* Given task:
Write out each entry, exactly the way it appears.

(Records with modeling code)
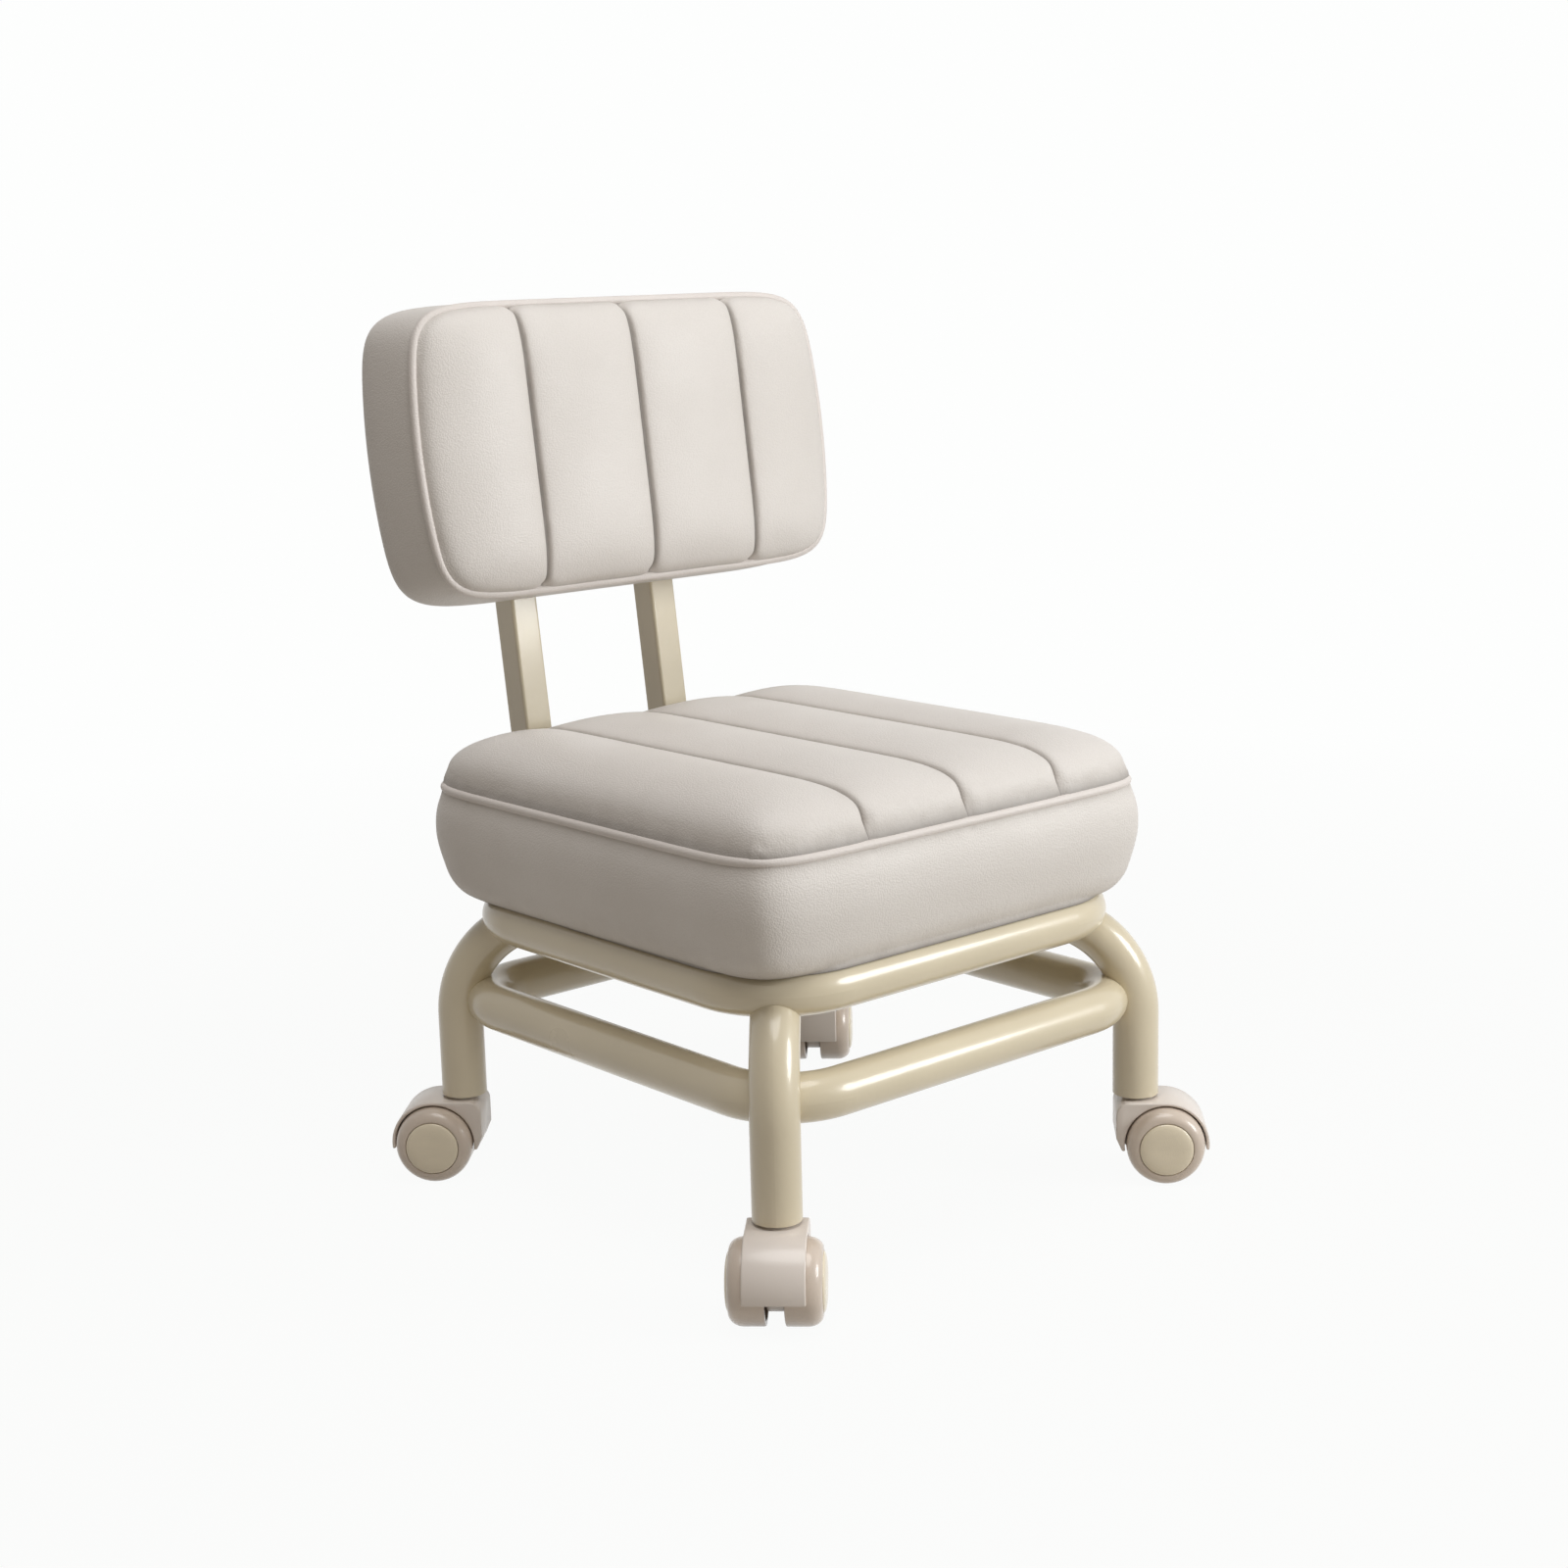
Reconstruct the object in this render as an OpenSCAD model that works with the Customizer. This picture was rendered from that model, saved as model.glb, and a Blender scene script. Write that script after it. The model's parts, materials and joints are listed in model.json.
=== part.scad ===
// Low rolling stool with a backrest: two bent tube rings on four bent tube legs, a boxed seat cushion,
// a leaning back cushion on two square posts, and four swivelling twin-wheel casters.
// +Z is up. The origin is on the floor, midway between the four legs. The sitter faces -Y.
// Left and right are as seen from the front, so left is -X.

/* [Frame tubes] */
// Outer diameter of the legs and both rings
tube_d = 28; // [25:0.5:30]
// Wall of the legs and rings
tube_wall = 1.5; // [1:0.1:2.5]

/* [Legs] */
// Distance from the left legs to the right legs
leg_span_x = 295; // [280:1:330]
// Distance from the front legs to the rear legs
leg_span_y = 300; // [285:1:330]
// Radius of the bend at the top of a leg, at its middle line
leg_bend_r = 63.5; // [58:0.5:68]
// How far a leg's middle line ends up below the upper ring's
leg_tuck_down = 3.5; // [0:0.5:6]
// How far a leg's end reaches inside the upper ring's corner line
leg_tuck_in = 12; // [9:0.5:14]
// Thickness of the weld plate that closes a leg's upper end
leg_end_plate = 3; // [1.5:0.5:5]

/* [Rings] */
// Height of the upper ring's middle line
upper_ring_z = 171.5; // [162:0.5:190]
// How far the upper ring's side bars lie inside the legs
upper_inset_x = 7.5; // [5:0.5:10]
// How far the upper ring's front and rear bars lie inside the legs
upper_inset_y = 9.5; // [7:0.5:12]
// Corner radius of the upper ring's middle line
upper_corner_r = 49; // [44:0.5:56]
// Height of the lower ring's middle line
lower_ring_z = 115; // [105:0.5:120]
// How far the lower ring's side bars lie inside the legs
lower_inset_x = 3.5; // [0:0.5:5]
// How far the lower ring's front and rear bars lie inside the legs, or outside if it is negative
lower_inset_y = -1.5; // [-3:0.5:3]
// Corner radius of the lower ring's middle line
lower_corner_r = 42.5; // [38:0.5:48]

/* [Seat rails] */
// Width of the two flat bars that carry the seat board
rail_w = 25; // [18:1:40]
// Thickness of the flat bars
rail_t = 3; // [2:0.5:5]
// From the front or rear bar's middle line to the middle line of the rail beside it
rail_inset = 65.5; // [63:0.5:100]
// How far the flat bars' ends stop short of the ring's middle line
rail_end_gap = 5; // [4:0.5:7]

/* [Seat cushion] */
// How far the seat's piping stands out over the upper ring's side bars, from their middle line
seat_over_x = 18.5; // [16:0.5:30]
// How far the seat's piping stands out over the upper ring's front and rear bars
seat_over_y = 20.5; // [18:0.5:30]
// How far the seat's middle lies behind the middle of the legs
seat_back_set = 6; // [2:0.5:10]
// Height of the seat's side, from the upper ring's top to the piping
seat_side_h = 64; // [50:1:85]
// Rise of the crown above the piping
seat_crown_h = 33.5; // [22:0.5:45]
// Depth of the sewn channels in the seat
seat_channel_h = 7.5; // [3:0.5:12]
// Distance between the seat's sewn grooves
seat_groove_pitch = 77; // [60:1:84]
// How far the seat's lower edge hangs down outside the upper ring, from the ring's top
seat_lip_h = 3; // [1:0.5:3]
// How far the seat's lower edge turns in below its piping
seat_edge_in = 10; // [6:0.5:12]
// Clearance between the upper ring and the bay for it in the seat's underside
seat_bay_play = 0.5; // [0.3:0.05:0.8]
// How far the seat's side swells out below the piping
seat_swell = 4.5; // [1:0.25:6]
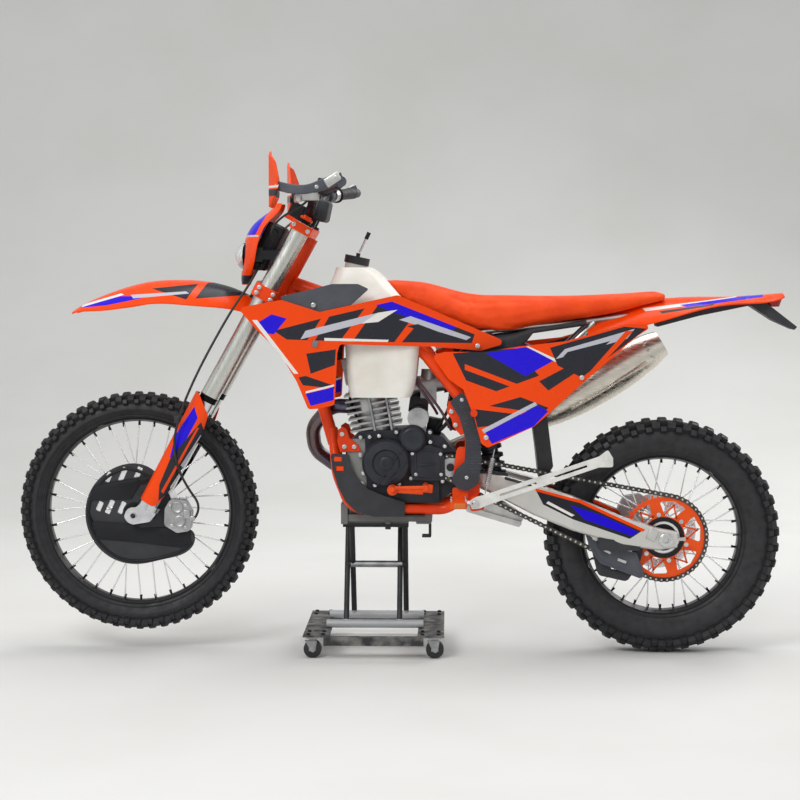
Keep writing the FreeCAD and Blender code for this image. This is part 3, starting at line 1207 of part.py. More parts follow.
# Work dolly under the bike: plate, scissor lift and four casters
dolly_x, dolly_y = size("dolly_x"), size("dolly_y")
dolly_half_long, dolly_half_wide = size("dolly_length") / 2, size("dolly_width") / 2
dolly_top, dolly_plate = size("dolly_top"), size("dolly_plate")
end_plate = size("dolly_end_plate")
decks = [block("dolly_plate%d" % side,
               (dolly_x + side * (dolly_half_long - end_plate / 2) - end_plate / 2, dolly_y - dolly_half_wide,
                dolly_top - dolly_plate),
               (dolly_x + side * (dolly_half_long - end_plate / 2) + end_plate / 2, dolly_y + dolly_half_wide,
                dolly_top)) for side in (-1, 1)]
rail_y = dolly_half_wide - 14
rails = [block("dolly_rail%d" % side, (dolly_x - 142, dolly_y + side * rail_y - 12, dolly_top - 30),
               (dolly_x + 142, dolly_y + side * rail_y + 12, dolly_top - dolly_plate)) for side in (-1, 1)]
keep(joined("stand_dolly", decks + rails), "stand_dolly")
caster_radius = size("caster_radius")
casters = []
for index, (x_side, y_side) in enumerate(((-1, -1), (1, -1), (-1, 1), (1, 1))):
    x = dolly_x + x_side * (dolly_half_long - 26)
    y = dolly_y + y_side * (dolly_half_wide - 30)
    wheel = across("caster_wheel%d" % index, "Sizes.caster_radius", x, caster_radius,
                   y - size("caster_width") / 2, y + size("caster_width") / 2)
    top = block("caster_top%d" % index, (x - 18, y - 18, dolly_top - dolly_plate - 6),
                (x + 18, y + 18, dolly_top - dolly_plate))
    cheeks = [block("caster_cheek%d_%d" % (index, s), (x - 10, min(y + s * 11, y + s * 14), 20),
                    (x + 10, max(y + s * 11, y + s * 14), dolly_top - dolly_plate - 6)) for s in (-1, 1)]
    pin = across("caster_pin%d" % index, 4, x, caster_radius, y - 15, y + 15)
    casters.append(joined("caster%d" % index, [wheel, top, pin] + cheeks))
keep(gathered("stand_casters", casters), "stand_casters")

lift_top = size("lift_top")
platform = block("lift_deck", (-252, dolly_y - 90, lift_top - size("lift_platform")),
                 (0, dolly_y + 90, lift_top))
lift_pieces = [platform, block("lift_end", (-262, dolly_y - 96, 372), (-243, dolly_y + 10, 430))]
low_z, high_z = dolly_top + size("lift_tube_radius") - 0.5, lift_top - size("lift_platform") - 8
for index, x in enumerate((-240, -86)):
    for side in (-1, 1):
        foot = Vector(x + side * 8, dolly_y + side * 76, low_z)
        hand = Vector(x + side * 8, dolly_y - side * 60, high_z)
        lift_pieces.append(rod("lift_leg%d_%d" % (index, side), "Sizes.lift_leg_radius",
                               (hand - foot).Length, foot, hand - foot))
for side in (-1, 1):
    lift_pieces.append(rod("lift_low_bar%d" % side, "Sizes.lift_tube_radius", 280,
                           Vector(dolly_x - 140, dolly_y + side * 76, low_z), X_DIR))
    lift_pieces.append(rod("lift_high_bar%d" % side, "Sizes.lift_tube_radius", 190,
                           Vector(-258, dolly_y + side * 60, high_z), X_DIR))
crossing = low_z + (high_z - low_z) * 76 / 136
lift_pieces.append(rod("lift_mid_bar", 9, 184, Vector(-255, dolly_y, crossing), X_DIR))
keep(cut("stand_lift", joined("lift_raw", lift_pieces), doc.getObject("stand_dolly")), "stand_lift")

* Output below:
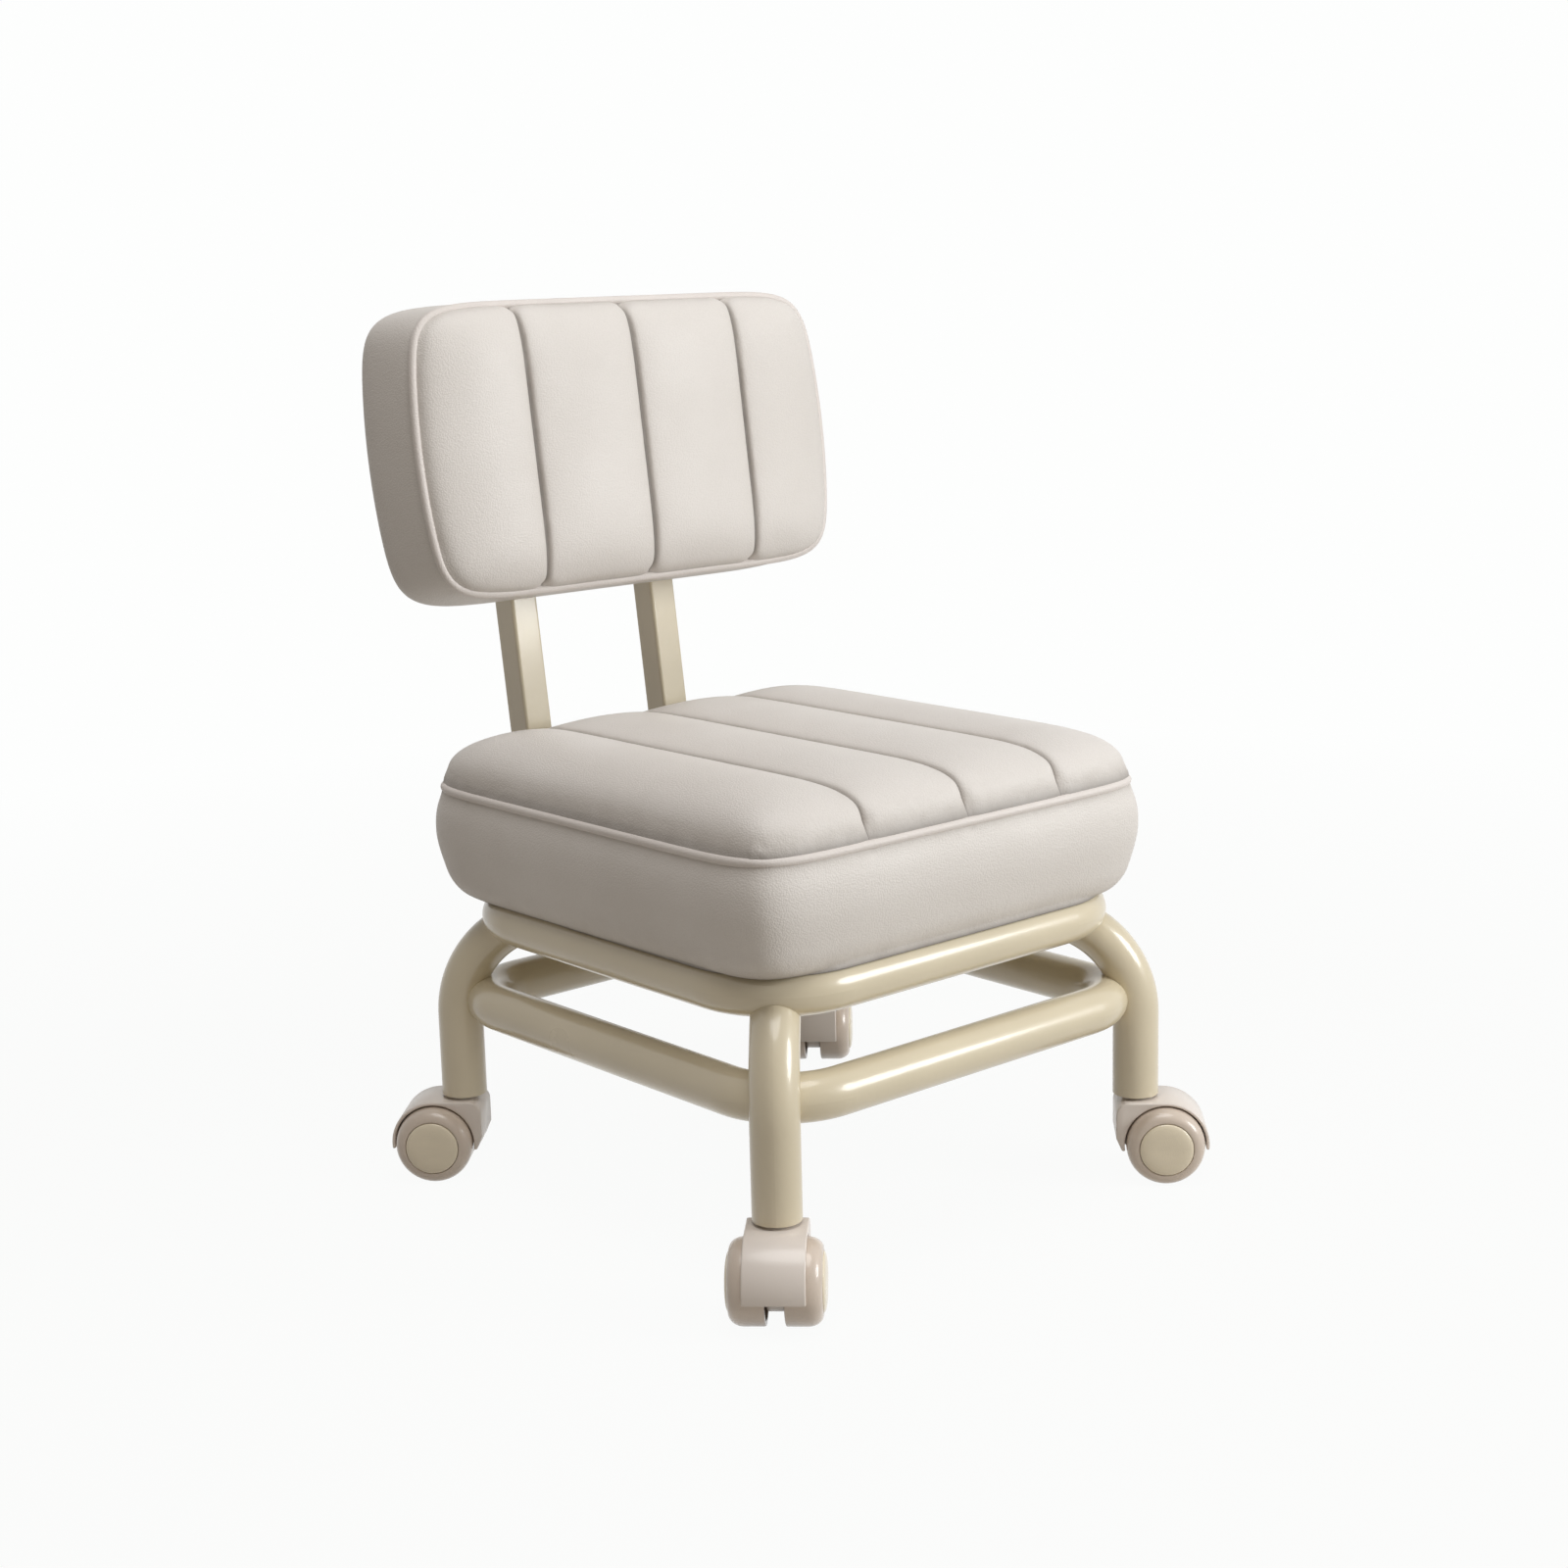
Reconstruct the object in this render as an OpenSCAD model that works with the Customizer. This picture was rendered from that model, saved as model.glb, and a Blender scene script. Write that script after it. The model's parts, materials and joints are listed in model.json.
=== part.scad ===
// Low rolling stool with a backrest: two bent tube rings on four bent tube legs, a boxed seat cushion,
// a leaning back cushion on two square posts, and four swivelling twin-wheel casters.
// +Z is up. The origin is on the floor, midway between the four legs. The sitter faces -Y.
// Left and right are as seen from the front, so left is -X.

/* [Frame tubes] */
// Outer diameter of the legs and both rings
tube_d = 28; // [25:0.5:30]
// Wall of the legs and rings
tube_wall = 1.5; // [1:0.1:2.5]

/* [Legs] */
// Distance from the left legs to the right legs
leg_span_x = 295; // [280:1:330]
// Distance from the front legs to the rear legs
leg_span_y = 300; // [285:1:330]
// Radius of the bend at the top of a leg, at its middle line
leg_bend_r = 63.5; // [58:0.5:68]
// How far a leg's middle line ends up below the upper ring's
leg_tuck_down = 3.5; // [0:0.5:6]
// How far a leg's end reaches inside the upper ring's corner line
leg_tuck_in = 12; // [9:0.5:14]
// Thickness of the weld plate that closes a leg's upper end
leg_end_plate = 3; // [1.5:0.5:5]

/* [Rings] */
// Height of the upper ring's middle line
upper_ring_z = 171.5; // [162:0.5:190]
// How far the upper ring's side bars lie inside the legs
upper_inset_x = 7.5; // [5:0.5:10]
// How far the upper ring's front and rear bars lie inside the legs
upper_inset_y = 9.5; // [7:0.5:12]
// Corner radius of the upper ring's middle line
upper_corner_r = 49; // [44:0.5:56]
// Height of the lower ring's middle line
lower_ring_z = 115; // [105:0.5:120]
// How far the lower ring's side bars lie inside the legs
lower_inset_x = 3.5; // [0:0.5:5]
// How far the lower ring's front and rear bars lie inside the legs, or outside if it is negative
lower_inset_y = -1.5; // [-3:0.5:3]
// Corner radius of the lower ring's middle line
lower_corner_r = 42.5; // [38:0.5:48]

/* [Seat rails] */
// Width of the two flat bars that carry the seat board
rail_w = 25; // [18:1:40]
// Thickness of the flat bars
rail_t = 3; // [2:0.5:5]
// From the front or rear bar's middle line to the middle line of the rail beside it
rail_inset = 65.5; // [63:0.5:100]
// How far the flat bars' ends stop short of the ring's middle line
rail_end_gap = 5; // [4:0.5:7]

/* [Seat cushion] */
// How far the seat's piping stands out over the upper ring's side bars, from their middle line
seat_over_x = 18.5; // [16:0.5:30]
// How far the seat's piping stands out over the upper ring's front and rear bars
seat_over_y = 20.5; // [18:0.5:30]
// How far the seat's middle lies behind the middle of the legs
seat_back_set = 6; // [2:0.5:10]
// Height of the seat's side, from the upper ring's top to the piping
seat_side_h = 64; // [50:1:85]
// Rise of the crown above the piping
seat_crown_h = 33.5; // [22:0.5:45]
// Depth of the sewn channels in the seat
seat_channel_h = 7.5; // [3:0.5:12]
// Distance between the seat's sewn grooves
seat_groove_pitch = 77; // [60:1:84]
// How far the seat's lower edge hangs down outside the upper ring, from the ring's top
seat_lip_h = 3; // [1:0.5:3]
// How far the seat's lower edge turns in below its piping
seat_edge_in = 10; // [6:0.5:12]
// Clearance between the upper ring and the bay for it in the seat's underside
seat_bay_play = 0.5; // [0.3:0.05:0.8]
// How far the seat's side swells out below the piping
seat_swell = 4.5; // [1:0.25:6]
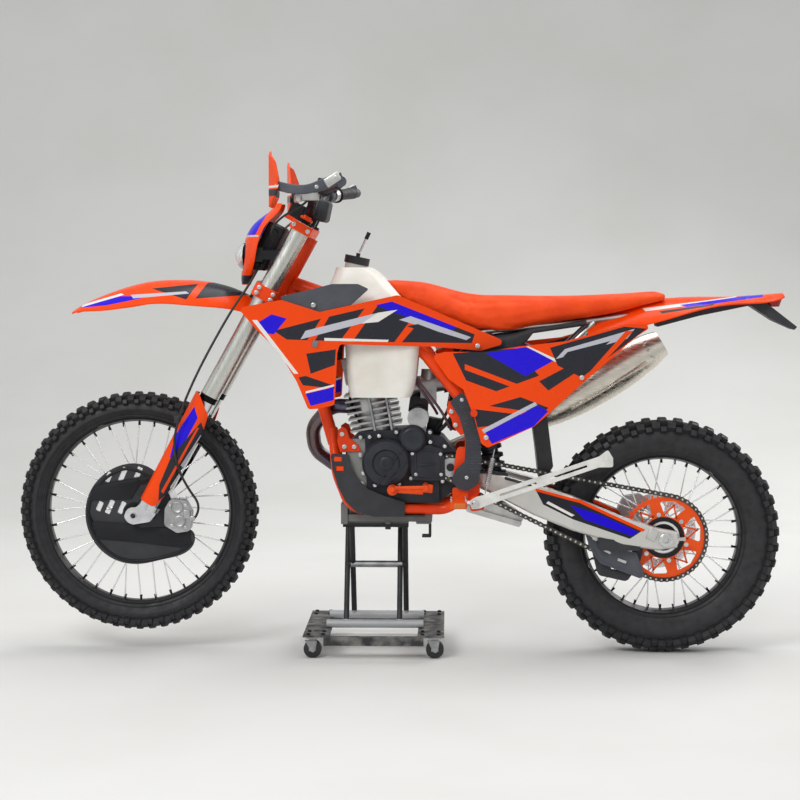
Keep writing the FreeCAD and Blender code for this image. This is part 3, starting at line 1207 of part.py. More parts follow.
# Work dolly under the bike: plate, scissor lift and four casters
dolly_x, dolly_y = size("dolly_x"), size("dolly_y")
dolly_half_long, dolly_half_wide = size("dolly_length") / 2, size("dolly_width") / 2
dolly_top, dolly_plate = size("dolly_top"), size("dolly_plate")
end_plate = size("dolly_end_plate")
decks = [block("dolly_plate%d" % side,
               (dolly_x + side * (dolly_half_long - end_plate / 2) - end_plate / 2, dolly_y - dolly_half_wide,
                dolly_top - dolly_plate),
               (dolly_x + side * (dolly_half_long - end_plate / 2) + end_plate / 2, dolly_y + dolly_half_wide,
                dolly_top)) for side in (-1, 1)]
rail_y = dolly_half_wide - 14
rails = [block("dolly_rail%d" % side, (dolly_x - 142, dolly_y + side * rail_y - 12, dolly_top - 30),
               (dolly_x + 142, dolly_y + side * rail_y + 12, dolly_top - dolly_plate)) for side in (-1, 1)]
keep(joined("stand_dolly", decks + rails), "stand_dolly")
caster_radius = size("caster_radius")
casters = []
for index, (x_side, y_side) in enumerate(((-1, -1), (1, -1), (-1, 1), (1, 1))):
    x = dolly_x + x_side * (dolly_half_long - 26)
    y = dolly_y + y_side * (dolly_half_wide - 30)
    wheel = across("caster_wheel%d" % index, "Sizes.caster_radius", x, caster_radius,
                   y - size("caster_width") / 2, y + size("caster_width") / 2)
    top = block("caster_top%d" % index, (x - 18, y - 18, dolly_top - dolly_plate - 6),
                (x + 18, y + 18, dolly_top - dolly_plate))
    cheeks = [block("caster_cheek%d_%d" % (index, s), (x - 10, min(y + s * 11, y + s * 14), 20),
                    (x + 10, max(y + s * 11, y + s * 14), dolly_top - dolly_plate - 6)) for s in (-1, 1)]
    pin = across("caster_pin%d" % index, 4, x, caster_radius, y - 15, y + 15)
    casters.append(joined("caster%d" % index, [wheel, top, pin] + cheeks))
keep(gathered("stand_casters", casters), "stand_casters")

lift_top = size("lift_top")
platform = block("lift_deck", (-252, dolly_y - 90, lift_top - size("lift_platform")),
                 (0, dolly_y + 90, lift_top))
lift_pieces = [platform, block("lift_end", (-262, dolly_y - 96, 372), (-243, dolly_y + 10, 430))]
low_z, high_z = dolly_top + size("lift_tube_radius") - 0.5, lift_top - size("lift_platform") - 8
for index, x in enumerate((-240, -86)):
    for side in (-1, 1):
        foot = Vector(x + side * 8, dolly_y + side * 76, low_z)
        hand = Vector(x + side * 8, dolly_y - side * 60, high_z)
        lift_pieces.append(rod("lift_leg%d_%d" % (index, side), "Sizes.lift_leg_radius",
                               (hand - foot).Length, foot, hand - foot))
for side in (-1, 1):
    lift_pieces.append(rod("lift_low_bar%d" % side, "Sizes.lift_tube_radius", 280,
                           Vector(dolly_x - 140, dolly_y + side * 76, low_z), X_DIR))
    lift_pieces.append(rod("lift_high_bar%d" % side, "Sizes.lift_tube_radius", 190,
                           Vector(-258, dolly_y + side * 60, high_z), X_DIR))
crossing = low_z + (high_z - low_z) * 76 / 136
lift_pieces.append(rod("lift_mid_bar", 9, 184, Vector(-255, dolly_y, crossing), X_DIR))
keep(cut("stand_lift", joined("lift_raw", lift_pieces), doc.getObject("stand_dolly")), "stand_lift")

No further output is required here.